(Exercise task): Among the entries below, find the line with "is the origin.", then quote it and each following line up to and including the line with "imported = [obj", and nothing else.
==*==
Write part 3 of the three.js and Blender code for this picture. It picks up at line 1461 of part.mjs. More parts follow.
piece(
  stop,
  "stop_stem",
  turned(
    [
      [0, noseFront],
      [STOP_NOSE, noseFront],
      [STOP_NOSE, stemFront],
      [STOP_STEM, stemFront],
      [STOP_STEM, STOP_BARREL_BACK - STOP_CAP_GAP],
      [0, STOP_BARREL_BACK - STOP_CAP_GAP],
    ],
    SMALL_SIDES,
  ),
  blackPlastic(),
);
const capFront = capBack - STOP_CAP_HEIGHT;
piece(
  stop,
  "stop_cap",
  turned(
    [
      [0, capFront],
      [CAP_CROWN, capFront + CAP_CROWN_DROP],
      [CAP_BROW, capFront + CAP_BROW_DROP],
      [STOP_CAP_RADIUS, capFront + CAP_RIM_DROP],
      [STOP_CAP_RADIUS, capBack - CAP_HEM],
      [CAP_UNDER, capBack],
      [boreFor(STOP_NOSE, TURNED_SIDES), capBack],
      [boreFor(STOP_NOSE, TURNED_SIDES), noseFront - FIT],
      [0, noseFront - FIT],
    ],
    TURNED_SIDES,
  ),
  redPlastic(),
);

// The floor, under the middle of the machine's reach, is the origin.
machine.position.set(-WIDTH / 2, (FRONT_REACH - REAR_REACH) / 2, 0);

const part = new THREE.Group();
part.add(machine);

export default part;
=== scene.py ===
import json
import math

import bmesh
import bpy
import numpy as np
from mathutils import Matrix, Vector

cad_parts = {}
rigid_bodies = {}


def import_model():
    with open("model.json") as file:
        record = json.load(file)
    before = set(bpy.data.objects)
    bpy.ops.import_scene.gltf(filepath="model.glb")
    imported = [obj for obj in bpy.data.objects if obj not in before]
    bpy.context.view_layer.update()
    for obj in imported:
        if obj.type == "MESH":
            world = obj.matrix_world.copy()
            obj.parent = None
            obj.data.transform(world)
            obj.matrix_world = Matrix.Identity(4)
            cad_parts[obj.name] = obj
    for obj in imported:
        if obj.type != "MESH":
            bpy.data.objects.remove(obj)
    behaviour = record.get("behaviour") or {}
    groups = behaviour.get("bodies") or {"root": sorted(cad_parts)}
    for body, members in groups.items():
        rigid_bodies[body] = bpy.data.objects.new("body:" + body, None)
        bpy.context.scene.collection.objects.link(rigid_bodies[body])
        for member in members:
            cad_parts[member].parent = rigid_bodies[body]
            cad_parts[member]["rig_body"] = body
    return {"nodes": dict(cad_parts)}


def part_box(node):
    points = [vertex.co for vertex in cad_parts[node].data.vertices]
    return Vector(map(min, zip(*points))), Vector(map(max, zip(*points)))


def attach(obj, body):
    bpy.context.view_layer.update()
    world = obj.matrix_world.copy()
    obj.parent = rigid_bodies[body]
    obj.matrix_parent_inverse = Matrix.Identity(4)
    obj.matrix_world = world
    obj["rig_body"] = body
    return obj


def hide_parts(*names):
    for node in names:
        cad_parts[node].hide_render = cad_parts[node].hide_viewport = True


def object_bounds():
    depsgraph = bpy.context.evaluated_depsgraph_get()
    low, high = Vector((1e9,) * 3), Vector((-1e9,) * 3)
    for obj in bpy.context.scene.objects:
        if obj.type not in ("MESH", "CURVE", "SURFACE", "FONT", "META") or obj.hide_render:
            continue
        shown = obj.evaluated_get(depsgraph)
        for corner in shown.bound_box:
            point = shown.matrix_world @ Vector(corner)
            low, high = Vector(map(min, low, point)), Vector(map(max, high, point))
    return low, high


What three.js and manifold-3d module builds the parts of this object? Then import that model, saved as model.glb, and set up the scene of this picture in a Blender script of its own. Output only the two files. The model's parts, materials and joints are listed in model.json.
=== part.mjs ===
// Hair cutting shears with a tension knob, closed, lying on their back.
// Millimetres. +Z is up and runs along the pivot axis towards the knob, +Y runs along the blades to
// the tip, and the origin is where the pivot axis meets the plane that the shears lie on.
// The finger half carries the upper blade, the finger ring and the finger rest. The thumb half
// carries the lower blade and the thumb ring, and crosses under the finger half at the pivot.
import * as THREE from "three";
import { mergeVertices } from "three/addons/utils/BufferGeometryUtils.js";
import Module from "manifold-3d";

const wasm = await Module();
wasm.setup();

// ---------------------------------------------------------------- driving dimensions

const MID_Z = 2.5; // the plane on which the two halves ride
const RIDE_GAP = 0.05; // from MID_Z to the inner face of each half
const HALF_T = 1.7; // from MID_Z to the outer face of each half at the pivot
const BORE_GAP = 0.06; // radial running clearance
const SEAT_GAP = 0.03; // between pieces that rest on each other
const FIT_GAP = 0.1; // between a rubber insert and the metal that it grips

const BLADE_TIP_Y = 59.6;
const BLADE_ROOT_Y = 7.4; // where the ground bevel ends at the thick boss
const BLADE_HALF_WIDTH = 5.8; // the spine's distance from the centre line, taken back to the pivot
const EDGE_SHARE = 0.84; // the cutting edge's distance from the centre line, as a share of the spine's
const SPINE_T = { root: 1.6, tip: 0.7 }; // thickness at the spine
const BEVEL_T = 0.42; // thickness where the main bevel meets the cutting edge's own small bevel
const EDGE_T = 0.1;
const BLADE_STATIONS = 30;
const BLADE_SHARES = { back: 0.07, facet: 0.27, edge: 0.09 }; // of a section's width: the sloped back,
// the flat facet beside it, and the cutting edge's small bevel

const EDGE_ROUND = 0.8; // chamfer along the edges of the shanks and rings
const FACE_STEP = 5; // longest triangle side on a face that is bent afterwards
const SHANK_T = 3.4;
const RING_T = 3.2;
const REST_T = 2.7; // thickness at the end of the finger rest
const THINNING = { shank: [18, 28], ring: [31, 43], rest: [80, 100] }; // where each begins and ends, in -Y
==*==
(Finished answer):
// The floor, under the middle of the machine's reach, is the origin.
machine.position.set(-WIDTH / 2, (FRONT_REACH - REAR_REACH) / 2, 0);

const part = new THREE.Group();
part.add(machine);

export default part;
=== scene.py ===
import json
import math

import bmesh
import bpy
import numpy as np
from mathutils import Matrix, Vector

cad_parts = {}
rigid_bodies = {}


def import_model():
    with open("model.json") as file:
        record = json.load(file)
    before = set(bpy.data.objects)
    bpy.ops.import_scene.gltf(filepath="model.glb")
    imported = [obj for obj in bpy.data.objects if obj not in before]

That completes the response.